Les quelques images présentées lors de l’ouverture de la conférence F8 montre des similarités avec l’application Tinder. / Facebook

Concrètement, c’est par l’intermédiaire d’événements ou de groupes d’intérêt que la personne utilisant Dating pourra être mise en contact avec d’autres. Par exemple, si elle dit dans Dating se rendre à un concert, il lui sera alors suggéré plusieurs profils de personnes s’y rendant également.

L’interface semble assez proche de celle de Tinder et d’autres applications de rencontres populaires : large place accordée aux photos ; indication immédiate de l’âge ; petite phrase d’accroche… Et seul le prénom de la personne apparaîtra. Des profils seront proposés en fonction « des préférences amoureuses, des intérêts de chacun et de chacune et des amies et amis communs », explique Facebook.

Deux personnes pourront échanger par tchat sur un espace à part, qui ne sera ni Messenger — le système de messagerie instantanée de Facebook — ni Whatsapp — l’application de messagerie appartenant à Facebook. En revanche, pour des raisons de « sécurité », il ne sera pas possible d’échanger dans cet espace des images ou des liens. L’entreprise assure qu’elle n’utilisera pas les informations de Dating pour afficher des publicités ciblées.

Plusieurs cartes à jouer

Les utilisateurs de Dating pourront se connecter à travers des événements ou des groupes d’intérêts communs. / Facebook

Ce nouveau service peut-il vraiment changer la donne, et bouleverser le marché déjà très saturé des applications de rencontres ? C’est en tout cas ce que semblent penser les investisseurs : dans la foulée de ces annonces, l’action de Match, qui détient d’importantes plates-formes de rencontres, comme Tinder, OKcupid ou encore Meetic, a chuté de 22 %.

Avec plus de 2 milliards d’utilisateurs actifs, le premier réseau social au monde part avec un énorme avantage. D’autant plus qu’un certain nombre d’applications concurrentes, comme Tinder, se fondent sur Facebook pour fonctionner. Il est par exemple possible de s’y connecter avec ses identifiants Facebook, et l’application peut y récupérer des photos et des informations, comme la ville d’origine ou les études. Elle dit même aux utilisateurs quels sont les amis qu’ils ont en commun avec les profils qui leur sont proposés. Et si Tinder et les autres disposent d’un temps d’avance, Facebook a déjà prouvé qu’il savait rattraper son retard rapidement : quand Instagram, propriété de Facebook, a copié les fameuses « stories » qui ont fait la réputation de Snapchat, les internautes les ont rapidement adoptées.

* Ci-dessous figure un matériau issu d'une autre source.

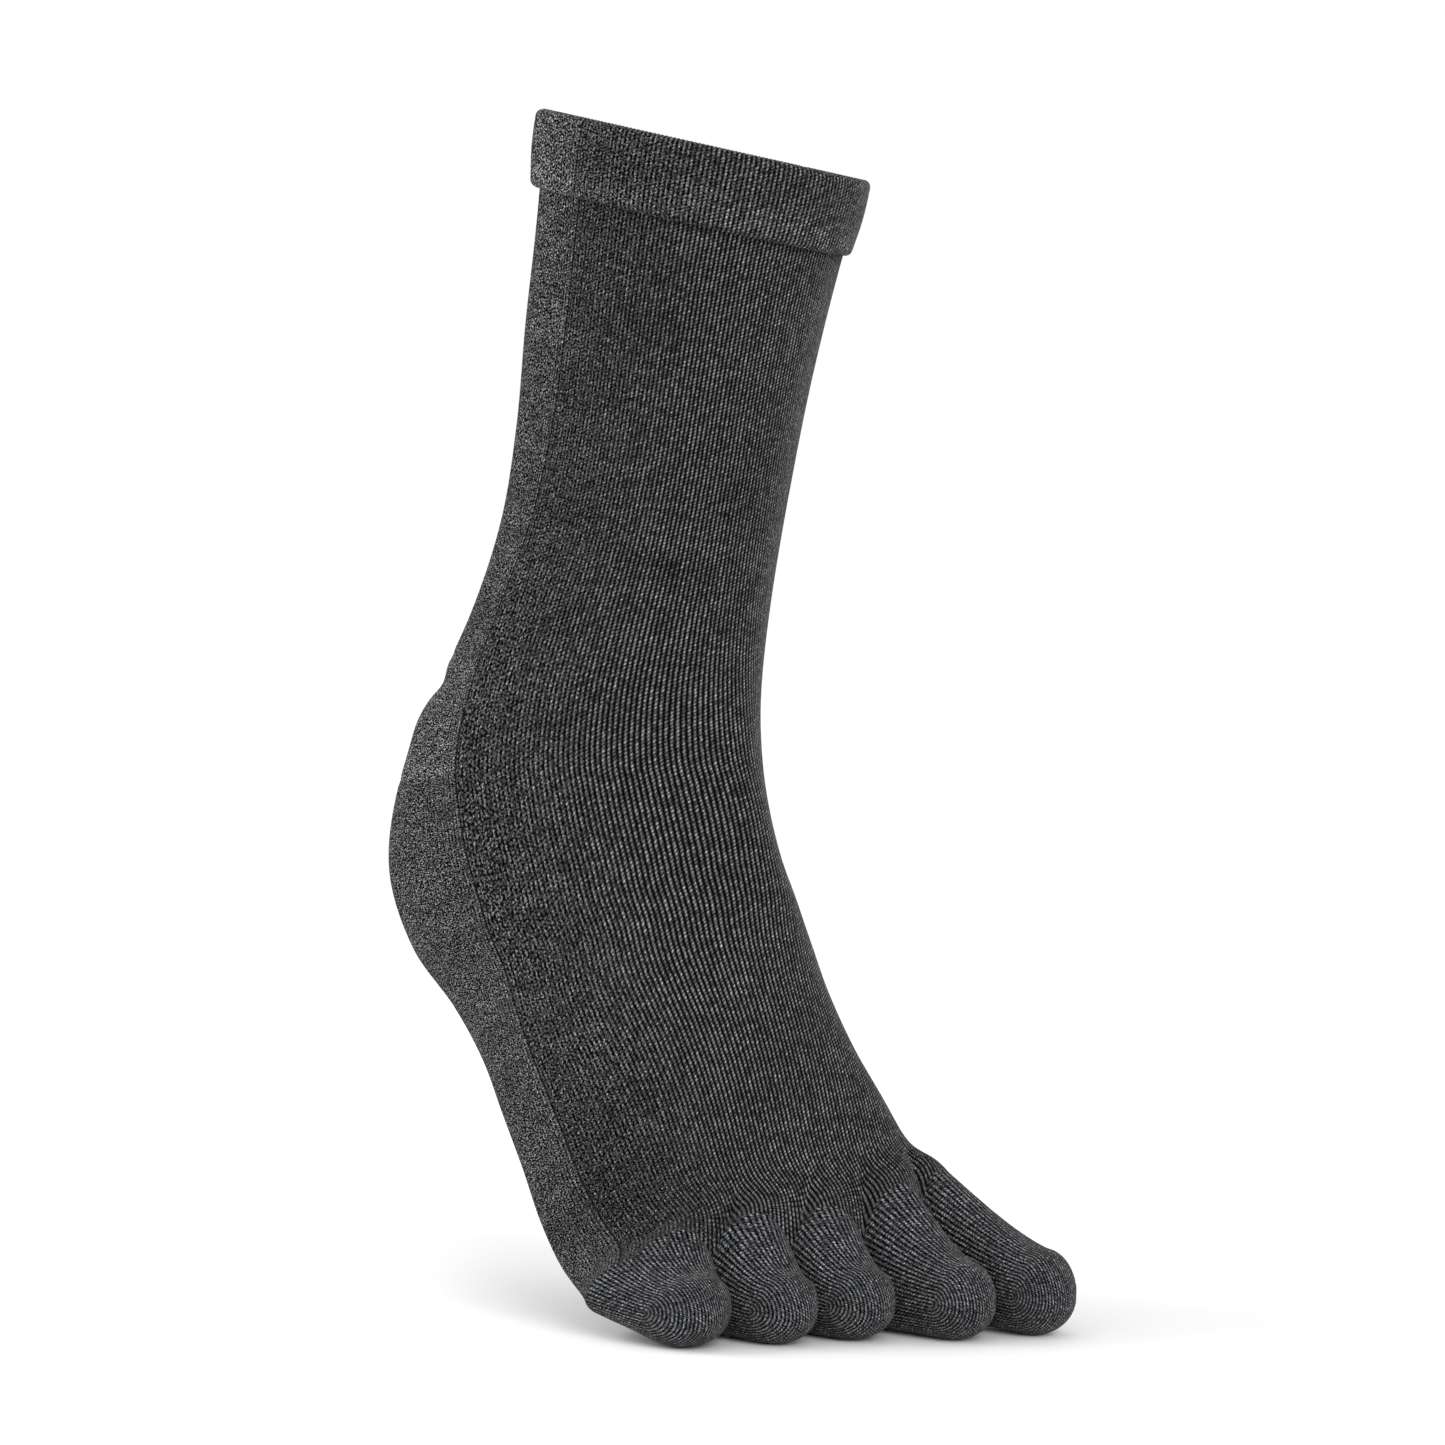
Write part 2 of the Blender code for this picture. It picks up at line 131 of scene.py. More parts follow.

Facebook a aussi une carte à jouer avec son système fondé, entre autres, sur les événements. Un des problèmes récurrents évoqués par les utilisateurs de Tinder est que les échanges en ligne se transforment trop rarement en rencontres. Or, si Dating prend en compte la présence de deux personnes à un même événement, alors la probabilité d’une rencontre semble bien plus importante.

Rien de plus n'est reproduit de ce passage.